↓
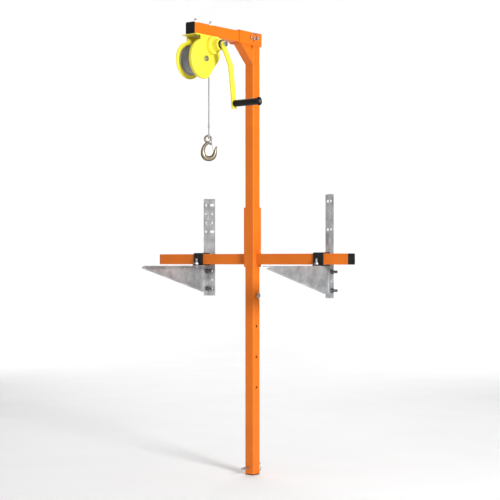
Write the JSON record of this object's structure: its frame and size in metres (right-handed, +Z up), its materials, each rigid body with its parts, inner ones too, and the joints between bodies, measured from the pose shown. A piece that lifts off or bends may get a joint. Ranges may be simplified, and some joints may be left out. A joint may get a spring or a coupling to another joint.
{
  "type": "portable wall-bracket crane with hand winch",
  "caption": "Square-tube mast with a jib, hand-crank rope winch and latch hook, on a crossbar clamped to triangular wall brackets.",
  "frame": {"origin": "centre of the mast's foot, on the foot plug's underside", "axes": "+Z up the mast, X along the crossbar, -Y along the jib away from the wall, +Y towards the wall"},
  "size_m": [0.921, 0.446, 1.674],
  "materials": {
    "orange_paint": "satin powder coat",
    "yellow_paint": "gloss powder coat",
    "black_plastic": "moulded",
    "black_grip": "matte",
    "black_steel": "satin black",
    "galvanised": "zinc-coated sheet",
    "bright_zinc": "bright zinc plate",
    "machined_steel": "machined, oiled",
    "brass_bush": "machined",
    "friction": "brake lining",
    "rope_steel": "laid wire",
    "hook_zinc": "yellow zinc plate"
  },
  "bodies": {
    "left_bracket": {"left_upright": "galvanised", "left_arm": "galvanised", "left_bracket_bolts": "black_steel", "left_clamp_strap": "black_steel", "left_clamp_bolt": "bright_zinc"},
    "crane_frame": {"mast_lower_tube": "orange_paint", "mast_foot_plug": "black_plastic", "mast_upper_tube": "orange_paint", "mast_sleeve": "orange_paint", "crossbar_collar": "orange_paint", "crossbar_tubes": "orange_paint", "crossbar_end_plugs": "black_plastic", "head_socket": "orange_paint", "corner_brace": "orange_paint", "jib_tube": "orange_paint", "jib_end_plug": "black_plastic", "winch_frame": "yellow_paint", "gear_cover": "yellow_paint", "drum_axle": "machined_steel", "drum_axle_nuts": "bright_zinc", "pinion_bushes": "brass_bush", "winch_bolts": "bright_zinc", "winch_nuts": "bright_zinc", "pawl_pin": "machined_steel", "pawl_spring": "machined_steel", "rope_hanging": "rope_steel"},
    "right_bracket": {"right_upright": "galvanised", "right_arm": "galvanised", "right_bracket_bolts": "black_steel", "right_clamp_strap": "black_steel", "right_clamp_bolt": "bright_zinc"},
    "left_nut": {"left_clamp_nut": "bright_zinc"},
    "right_nut": {"right_clamp_nut": "bright_zinc"},
    "drum": {"drum": "galvanised", "drum_bushes": "brass_bush", "drum_gear": "machined_steel", "wound_rope": "rope_steel"},
    "crank": {"pinion_shaft": "machined_steel", "pinion_gear": "machined_steel", "ratchet_wheel": "machined_steel", "brake_discs": "friction", "brake_spacer": "black_plastic", "crank_hub": "machined_steel", "crank_arm": "yellow_paint", "crank_nut": "bright_zinc", "grip_spindle": "bright_zinc"},
    "grip": {"grip": "black_grip"},
    "pawl": {"pawl": "machined_steel"},
    "hook": {"rope_eye": "rope_steel", "rope_ferrule": "rope_steel", "rope_thimble": "bright_zinc", "hook": "hook_zinc", "latch_rivet": "galvanised"},
    "latch": {"hook_latch": "galvanised"},
    "socket_pin": {"socket_pin": "bright_zinc"},
    "socket_pin_bail": {"socket_pin_bail": "bright_zinc"},
    "mast_pin": {"mast_pin": "bright_zinc"},
    "mast_pin_bail": {"mast_pin_bail": "bright_zinc"},
    "foot_pin": {"foot_pin": "bright_zinc"},
    "foot_pin_bail": {"foot_pin_bail": "bright_zinc"}
  },
  "joints": [
    {"name": "crane_slide", "type": "slide", "parent": "left_bracket", "child": "crane_frame", "axis": [1, 0, 0], "range_m": [-0.1, 0.1]},
    {"name": "right_bracket_slide", "type": "slide", "parent": "crane_frame", "child": "right_bracket", "axis": [1, 0, 0], "range_m": [-0.1, 0.1]},
    {"name": "left_nut_turn", "type": "hinge", "parent": "left_bracket", "child": "left_nut", "pos_m": [-0.263, -0.0218, 0.79], "axis": [0, 0, 1], "continuous": true},
    {"name": "right_nut_turn", "type": "hinge", "parent": "right_bracket", "child": "right_nut", "pos_m": [0.3165, -0.0218, 0.79], "axis": [0, 0, 1], "continuous": true},
    {"name": "drum_spin", "type": "hinge", "parent": "crane_frame", "child": "drum", "pos_m": [0, -0.316, 1.525], "axis": [1, 0, 0], "range_deg": [0, 168]},
    {"name": "crank_spin", "type": "hinge", "parent": "crane_frame", "child": "crank", "pos_m": [0.1, -0.28026, 1.57566], "axis": [1, 0, 0], "range_deg": [-701, 0]},
    {"name": "grip_spin", "type": "hinge", "parent": "crank", "child": "grip", "pos_m": [0.19, -0.25209, 1.36453], "axis": [1, 0, 0], "continuous": true},
    {"name": "pawl_lift", "type": "hinge", "parent": "crane_frame", "child": "pawl", "pos_m": [0.049, -0.28247, 1.60097], "axis": [1, 0, 0], "range_deg": [0, 3.5], "stiffness_Nm_per_rad": 0.02, "springref_deg": -11.46},
    {"name": "hook_lift", "type": "slide", "parent": "crane_frame", "child": "hook", "axis": [0, 0, 1], "range_m": [0, 0.14945], "deforming": ["rope_hanging"]},
    {"name": "latch_swing", "type": "hinge", "parent": "hook", "child": "latch", "pos_m": [0.01825, -0.26171, 1.233], "axis": [-0.6347, 0.7727, 0], "range_deg": [0, 30], "stiffness_Nm_per_rad": 0.01, "springref_deg": -11.46},
    {"name": "socket_pin_slide", "type": "slide", "parent": "crane_frame", "child": "socket_pin", "axis": [1, 0, 0], "range_m": [0, 0.066]},
    {"name": "socket_bail_flip", "type": "hinge", "parent": "socket_pin", "child": "socket_pin_bail", "pos_m": [0.0309, -0.024, 1.635], "axis": [0, 1, 0], "range_deg": [0, 170]},
    {"name": "mast_pin_slide", "type": "slide", "parent": "crane_frame", "child": "mast_pin", "axis": [1, 0, 0], "range_m": [0, 0.048]},
    {"name": "mast_bail_flip", "type": "hinge", "parent": "mast_pin", "child": "mast_pin_bail", "pos_m": [0.0259, 0, 0.673], "axis": [0, 0, 1], "range_deg": [-85, 85]},
    {"name": "foot_pin_slide", "type": "slide", "parent": "crane_frame", "child": "foot_pin", "axis": [0, 1, 0], "range_m": [0, 0.088]},
    {"name": "foot_bail_flip", "type": "hinge", "parent": "foot_pin", "child": "foot_pin_bail", "pos_m": [0, 0.0259, 0.027], "axis": [0, 0, 1], "range_deg": [0, 170]}
  ],
  "couplings": [
    {"joint": "crank_spin", "follows": "drum_spin", "ratio": -4.1667},
    {"joint": "hook_lift", "follows": "drum_spin", "m_per_rad": 0.0508}
  ]
}
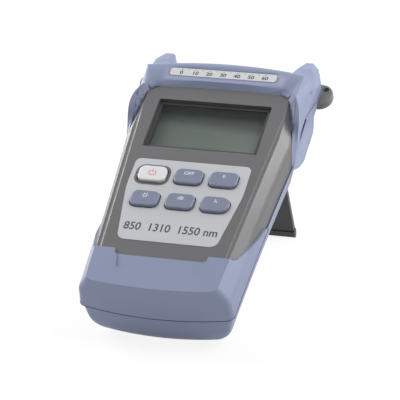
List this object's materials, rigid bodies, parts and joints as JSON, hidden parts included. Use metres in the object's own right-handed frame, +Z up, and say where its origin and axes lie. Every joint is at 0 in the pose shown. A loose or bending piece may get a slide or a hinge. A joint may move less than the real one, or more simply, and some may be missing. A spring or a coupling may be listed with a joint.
{
  "type": "optical power meter",
  "caption": "Handheld fibre optic power meter standing on its kickstand: grey face with display and keypad, blue end guards, horned end over two threaded ports, strap lugs",
  "frame": {"origin": "centre of the footprint of the standing instrument, at the table", "axes": "+X across the instrument to its right, +Y back towards the kickstand and the raised port end, +Z up"},
  "size_m": [0.1136, 0.1952, 0.1151],
  "materials": {
    "guard_blue": "soft satin moulded guard, fine spark texture",
    "shell_grey": "satin dark grey moulding",
    "window_clear": "clear hard-coated acrylic",
    "bezel_black": "matt black",
    "lcd_grey": "grey-green reflective liquid crystal panel",
    "overlay_silver": "printed silver-grey polyester, fine grain",
    "label_silver": "printed silver polyester",
    "key_blue": "satin moulded keys with white legends",
    "key_white": "satin white moulded key with red symbol",
    "silicone_grey": "matt silicone",
    "board_green": "glass-fibre board with solder resist",
    "port_nickel": "nickel-plated turned metal",
    "sleeve_ceramic": "polished white ceramic",
    "module_steel": "bare metal can",
    "contact_nickel": "nickel-plated spring strip",
    "lug_grey": "matt moulded grey",
    "screw_steel": "zinc-plated",
    "pin_steel": "ground steel",
    "stand_black": "matt black moulding",
    "cell_jacket": "plain printed sleeve, bright ends"
  },
  "bodies": {
    "instrument": {"battery_contacts": "contact_nickel", "bottom_guard": "guard_blue", "case_screws": "screw_steel", "cell_1": "cell_jacket", "cell_2": "cell_jacket", "cell_3": "cell_jacket", "detector_module": "module_steel", "detector_port": "port_nickel", "detector_sleeve": "sleeve_ceramic", "display_window": "window_clear", "front_housing": "shell_grey", "keypad_mat": "silicone_grey", "keypad_overlay": "overlay_silver", "laser_module": "module_steel", "lcd_bezel": "bezel_black", "lcd_panel": "lcd_grey", "main_board": "board_green", "rear_housing": "guard_blue", "source_port": "port_nickel", "source_sleeve": "sleeve_ceramic", "stand_pins": "pin_steel", "strap_lug_left": "lug_grey", "strap_lug_right": "lug_grey", "title_label": "label_silver", "top_guard": "guard_blue"},
    "key_auto_off_cap": {"key_auto_off": "key_blue"},
    "key_db_cap": {"key_db": "key_blue"},
    "key_light_cap": {"key_light": "key_blue"},
    "key_power_cap": {"key_power": "key_white"},
    "key_wavelength_cap": {"key_wavelength": "key_blue"},
    "key_zero_cap": {"key_zero": "key_blue"},
    "stand": {"kickstand": "stand_black"},
    "cover": {"battery_cover": "guard_blue"}
  },
  "joints": [
    {"name": "key_auto_off_press", "type": "slide", "parent": "instrument", "child": "key_auto_off_cap", "axis": [0, 0.4769, -0.879], "range_m": [0, 0.0008], "stiffness_N_per_m": 300, "springref_m": -0.0005},
    {"name": "key_db_press", "type": "slide", "parent": "instrument", "child": "key_db_cap", "axis": [0, 0.4769, -0.879], "range_m": [0, 0.0008], "stiffness_N_per_m": 300, "springref_m": -0.0005},
    {"name": "key_light_press", "type": "slide", "parent": "instrument", "child": "key_light_cap", "axis": [0, 0.4769, -0.879], "range_m": [0, 0.0008], "stiffness_N_per_m": 300, "springref_m": -0.0005},
    {"name": "key_power_press", "type": "slide", "parent": "instrument", "child": "key_power_cap", "axis": [0, 0.4769, -0.879], "range_m": [0, 0.0008], "stiffness_N_per_m": 300, "springref_m": -0.0005},
    {"name": "key_wavelength_press", "type": "slide", "parent": "instrument", "child": "key_wavelength_cap", "axis": [0, 0.4769, -0.879], "range_m": [0, 0.0008], "stiffness_N_per_m": 300, "springref_m": -0.0005},
    {"name": "key_zero_press", "type": "slide", "parent": "instrument", "child": "key_zero_cap", "axis": [0, 0.4769, -0.879], "range_m": [0, 0.0008], "stiffness_N_per_m": 300, "springref_m": -0.0005},
    {"name": "stand_fold", "type": "hinge", "parent": "instrument", "child": "stand", "pos_m": [0, 0.06531, 0.07511], "axis": [1, 0, 0], "range_deg": [-84, 0]},
    {"name": "cover_swing", "type": "hinge", "parent": "instrument", "child": "cover", "pos_m": [0, -0.06194, 0.00561], "axis": [1, 0, 0], "range_deg": [-45, 0]}
  ]
}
↑
Stated problem — Copy out every line from the data above that has "pose" in it.

Task result —
Write the JSON record of this object's structure: its frame and size in metres (right-handed, +Z up), its materials, each rigid body with its parts, inner ones too, and the joints between bodies, measured from the pose shown. A piece that lifts off or bends may get a joint. Ranges may be simplified, and some joints may be left out. A joint may get a spring or a coupling to another joint.
List this object's materials, rigid bodies, parts and joints as JSON, hidden parts included. Use metres in the object's own right-handed frame, +Z up, and say where its origin and axes lie. Every joint is at 0 in the pose shown. A loose or bending piece may get a slide or a hinge. A joint may move less than the real one, or more simply, and some may be missing. A spring or a coupling may be listed with a joint.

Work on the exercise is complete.